Trebled revenue for Health Sciences

Related tags Health sciences group Generally accepted accounting principles Medicine Caffeine

Health Sciences Group - a US nutraceutical ingredients supplier -
has announced significant increases in revenue for 2003 despite a
further slide in net profit. The recent acquisition of Quality
Botanical Ingredients (QBI) contributed 70 per cent to the
company's sales and is expected to generate further revenue in
2004.

Revenues for the year - ended 31 December 2003 - increased 221 per cent to $17.8 million from $5.5 million the previous year. The company's gross profit also grew 53 per cent, from $1.5 million in 2002 to $2.3 million.

"During 2003 we worked diligently to streamline our operations and develop exciting new products. We believe we're well positioned to take advantage of several new opportunities which are expected to increase revenues in all of our divisions,"​ said CEO of Health Sciences Group Fred Tannous.

Having acquired Quality Botanical Ingredients (QBI) - a manufacturer and contract processor of bulk botanical materials and nutritional ingredients - in February last year, the Health Sciences Group was able to successfully launch its patented weight-loss product, Tri-Xanthin.

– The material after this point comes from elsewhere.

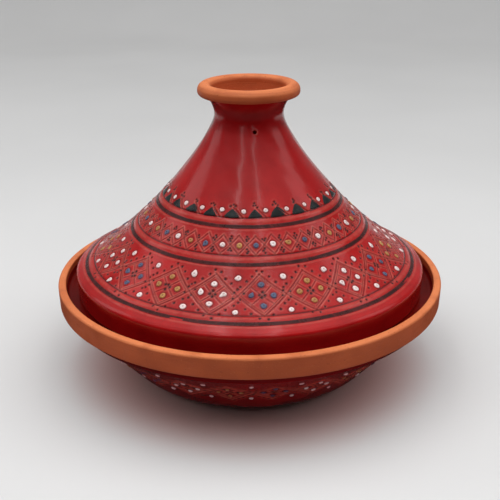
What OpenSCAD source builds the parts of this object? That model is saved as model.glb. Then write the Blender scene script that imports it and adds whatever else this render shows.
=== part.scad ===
// Glazed earthenware tagine: a shallow round dish with a bare clay rim, and a tall
// flared lid that stands inside the rim. The axis is +Z, the foot stands on z = 0
// and the front is towards -Y. Sizes are millimetres.

/* [Dish] */
// Outer diameter of the dish over its rim
rim_d = 270; // [262:1:280]
// Height of the dish from its foot to the top of the rim
dish_h = 70; // [66:1:76]
// Height of the bare clay band round the rim
rim_h = 15; // [13:0.5:17]
// Width of the rim's flat top
rim_top_w = 5.5; // [4:0.5:6]
// Depth of the ledge that the lid stands on, below the rim's top
ledge_depth = 9; // [8:0.5:11]
// Width of the ledge
ledge_w = 20.5; // [20:0.5:23]
// Diameter of the foot
foot_d = 144; // [136:1:150]
// Thickness of the dish's wall
dish_wall = 7; // [6:0.5:8]
// Thickness of the dish's floor
dish_floor = 9; // [8:0.5:11]

/* [Lid] */
// Outer diameter of the lid's edge
lid_d = 243; // [240:1:244]
// Height of the lid's upright side wall
lid_side_h = 16.5; // [15:0.5:18]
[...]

Tri-Xanthin is claimed to mimic the thermogenic effects of the controversial weight-loss herbal, ephedra. The product combines three thermogenic extracts derived from cocoa beans, green tea and yerba mate, making it suitable for use in drinks, capsules and energy bars.

"QBI adds an extensive customer base which includes many leading nutraceutical and food and beverage companies to which the company expects to market its new line of proprietary products. We've spent the better part of last year integrating QBI into our business and positioning ourselves to leverage our collective resources to expand our product offerings in 2004,"​ said Tannous.

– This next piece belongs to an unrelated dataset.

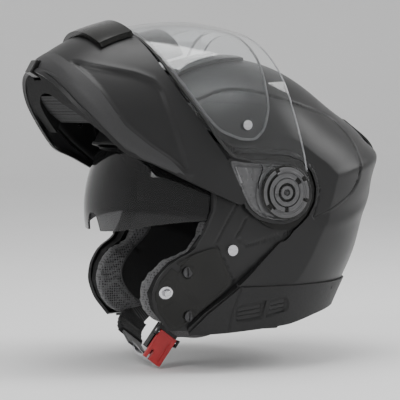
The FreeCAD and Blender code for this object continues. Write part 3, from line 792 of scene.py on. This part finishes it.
def rim_trim():
    """Grained band round the lower rear edge, with raised louvres."""
    skin = Bulge(SHELL_RING, 122.8, 119.3, 1.8)
    louvres = []
    for start, end, top in ((-45, -23, -110.5), (-13, 2, -105.5)):
        for drop in (0.0, 4.2, 8.4):
            rise = (end - start) * 0.15
            louvres.append([(start, top - drop), (end, top + rise - drop),
                            (end, top + rise - drop - 2.2), (start, top - drop - 2.2)])
    pocket = [(-48, -107.5), (-20, -103.5), (4, -99), (8, -112.5), (-20, -119), (-46, -123.5)]

    def field(grid):
        y, z = side_view(grid)
        return depth_in(rounded(LOWER_TRIM, 2, 0.08), y, z)

    def relief(grid):
        y, z = side_view(grid)
        drop = -panel_step(pocket, y, z, 1.6, 1.6)
        for louvre in louvres:
            drop -= 2.6 * smooth_step(depth_in(louvre, y, z), -0.5, 0.5)
        spine, _ = beside([(-19, -120), (-16.5, -103)], y, z)
        drop += 1.8 * (1 - smooth_step(np.abs(spine), 1.2, 2.0)) * smooth_step(-drop, 0.4, 1.2)
        groove, _ = beside([(-44, -90), (-50, -112), (-52, -132)], y, z)
        drop -= 0.9 * (1 - smooth_step(np.abs(groove), 0.4, 1.4))
        return drop

    mesh = skin_piece("rim_trim", skin, (186, 314), field, 1.1, relief)
    # rim trim gets the darker copy of the trim plastic, painted shade for its downward-facing edge
    trim = place("rim_trim", mesh, "helmet", "trim_plastic", thick=6.0, bevel=1.0,
                 material=MATERIALS["trim_painted_shade"])
    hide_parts("lower_trim")


def outline_rotated(outline, turn):
    """Side outline turned about the pivot axis; a positive turn lowers the front."""
    c, s = math.cos(turn), math.sin(turn)
    return [(y * c - z * s, y * s + z * c) for y, z in outline]


def one_side(mesh, side):
    """Keep only the part of a mesh on one side of the middle."""
    work = bmesh.new()
    work.from_mesh(mesh)
    bmesh.ops.delete(work, geom=[v for v in work.verts if v.co.x * side < 0], context="VERTS")
    work.to_mesh(mesh)
    work.free()
    return mesh


def pivot_plate():
    """Mechanism plate between the arm's paint and the round cover, with its ribs and windows."""
    edge = rounded(outline_rotated(PIVOT_PLATE, OPEN_ANGLE), 3, 0.15)
    window = outline_rotated([(-53, 26), (-40, 24.5), (-38, 12), (-47, 8)], OPEN_ANGLE)
    slot_a = outline_rotated([(-35, 24), (-33, 24), (-31, 11), (-34, 11)], OPEN_ANGLE)
    slot_b = outline_rotated([(-46, 5), (-34, 7), (-30, -3), (-38, -10)], OPEN_ANGLE)
    screw_at = outline_rotated([(-24, 21)], OPEN_ANGLE)[0]

    def field(grid):
        y, z = side_view(grid)
        return np.minimum(depth_in(edge, y, z), np.hypot(y, z) - 10.5)

    def relief(grid):
        y, z = side_view(grid)
        inner = depth_in(edge, y, z)
        drop = -1.3 * smooth_step(inner, 1.4, 1.9) + 0.8 * smooth_step(inner, 3.6, 4.0)
        drop += panel_step(window, y, z, 0.8, 0.8) - panel_step(slot_a, y, z, 0.9, 0.7)
        drop += panel_step(slot_b, y, z, 0.6, 0.8)
        ring = np.hypot(y, z)
        screw = np.hypot(y - screw_at[0], z - screw_at[1])
        drop -= 0.8 * (1 - smooth_step(screw, 0.7, 1.3))
        return drop - 0.8 * (1 - smooth_step(np.abs(ring - 29.5), 0.4, 1.0))

    def gasket_field(grid):
        outer = -depth_in(edge, *side_view(grid))
        return np.minimum(outer - 0.3, 3.6 - outer)

    def gasket_relief(grid):
        outer = -depth_in(edge, *side_view(grid))
        return -0.7 + 0.4 * np.cos(outer * 4.2)

    def window_field(grid):
        return depth_in(window, *side_view(grid)) - 0.8

    around = (-170, 190)
    satin, rubber_seal, pane = (MATERIALS[key] for key in ("satin_black", "rubber", "seal_silicone"))
    for side, word in SIDES:
        for name, span, inside, lift, wall, bevel, material in (
                ("plate", around, field, relief, 2.4, 0.3, satin),
                ("gasket", around, gasket_field, gasket_relief, 2.0, 0.0, rubber_seal),
                ("window", (-170, 60), window_field, level(-0.1), 0.4, 0.0, pane)):
            mesh = one_side(skin_piece("pivot_" + name, CHIN_SKIN, span, inside, 0.9, lift, 0.05), side)
            place("pivot_%s_%s" % (name, word), mesh, "chin_bar", "black_gloss", -OPEN_ANGLE,
                  wall, bevel, material)


def turned_disc(name, profile, notches, centre, side):
    """Round stepped cover; profile is (radius, height), notches are (r0, r1, from, to, drop)."""
    radii = np.concatenate([np.linspace(a[0], b[0], max(2, int((b[0] - a[0]) / 0.45) + 1))[:-1]
                            for a, b in zip(profile, profile[1:])] + [[profile[-1][0]]])
    heights = np.interp(radii, [p[0] for p in profile], [p[1] for p in profile])
    turns = np.linspace(0, 2 * math.pi, 241)
    radius, turn = np.meshgrid(radii, turns, indexing="ij")
    height = np.repeat(heights[:, None], len(turns), 1)
    degrees = np.degrees(turn) % 360
    for r0, r1, start, end, drop in notches:
        inside = smooth_step(radius, r0 - 0.3, r0 + 0.3) * (1 - smooth_step(radius, r1 - 0.3, r1 + 0.3))
        middle, half = (start + end) / 2, (end - start) / 2
        gap = np.abs((degrees - middle + 180) % 360 - 180)
        height = height - drop * inside * (1 - smooth_step(gap, half - 1.5, half + 1.5))
    height = np.minimum(height, heights.max())
    grid = np.empty(radius.shape + (3,))
    grid[..., 0] = side * (centre[0] + height)
    grid[..., 1] = centre[1] - radius * np.cos(turn)
    grid[..., 2] = centre[2] + radius * np.sin(turn)
    mesh = clipped_mesh(name, grid, np.ones(radius.shape))
    mesh.set_sharp_from_angle(angle=math.radians(32))
    return mesh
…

In 2003 the health Sciences Group received a patent for its Cocare decongestant product, which is a patented combination of an over-the-counter (OTC) pharmaceutical drug and a complementary nutraceutical ingredient, to be rolled out later this year.

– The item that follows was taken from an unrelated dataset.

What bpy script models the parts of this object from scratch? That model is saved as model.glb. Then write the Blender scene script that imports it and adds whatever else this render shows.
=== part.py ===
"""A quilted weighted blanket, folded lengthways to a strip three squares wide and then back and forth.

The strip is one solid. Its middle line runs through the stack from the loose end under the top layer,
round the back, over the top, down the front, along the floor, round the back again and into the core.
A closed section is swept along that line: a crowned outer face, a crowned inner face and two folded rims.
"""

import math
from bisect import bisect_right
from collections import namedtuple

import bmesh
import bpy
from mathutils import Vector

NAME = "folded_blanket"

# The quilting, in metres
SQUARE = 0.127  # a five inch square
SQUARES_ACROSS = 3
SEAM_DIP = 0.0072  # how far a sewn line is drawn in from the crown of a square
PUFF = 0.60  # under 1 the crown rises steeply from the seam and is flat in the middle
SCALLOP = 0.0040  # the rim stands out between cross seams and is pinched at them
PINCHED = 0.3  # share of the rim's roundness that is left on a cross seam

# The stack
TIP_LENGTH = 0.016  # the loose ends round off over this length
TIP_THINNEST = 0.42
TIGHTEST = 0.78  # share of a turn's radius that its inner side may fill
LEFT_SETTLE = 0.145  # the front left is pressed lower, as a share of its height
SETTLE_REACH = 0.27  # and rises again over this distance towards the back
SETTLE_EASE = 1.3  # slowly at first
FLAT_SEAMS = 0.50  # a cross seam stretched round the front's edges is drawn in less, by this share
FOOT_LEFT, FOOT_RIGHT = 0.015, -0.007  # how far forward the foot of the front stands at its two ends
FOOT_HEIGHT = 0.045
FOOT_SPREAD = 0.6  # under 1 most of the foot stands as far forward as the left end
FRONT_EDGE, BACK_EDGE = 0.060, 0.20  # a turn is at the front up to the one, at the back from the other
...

Net loss for 2003 was $7.4 million compared to a net loss of $4.3 million for fiscal 2002. The company reported an operating loss of $5.6 million, compared to an operating loss of $4.1 million a year earlier.

Approximately $5.5 million of the total loss in 2003 was attributed to non-cash expenses related to financing costs and the depreciation and amortization of goods.

"To date, we have built a solid platform comprised of longstanding customer relationships. We expect to leverage this platform to become a recognized leader in providing scientifically-supported products and ingredients that promote positive health benefits,"​ said Tannous.

In 2004 the company hopes to introduce a wholesale branding strategy for some of its key products.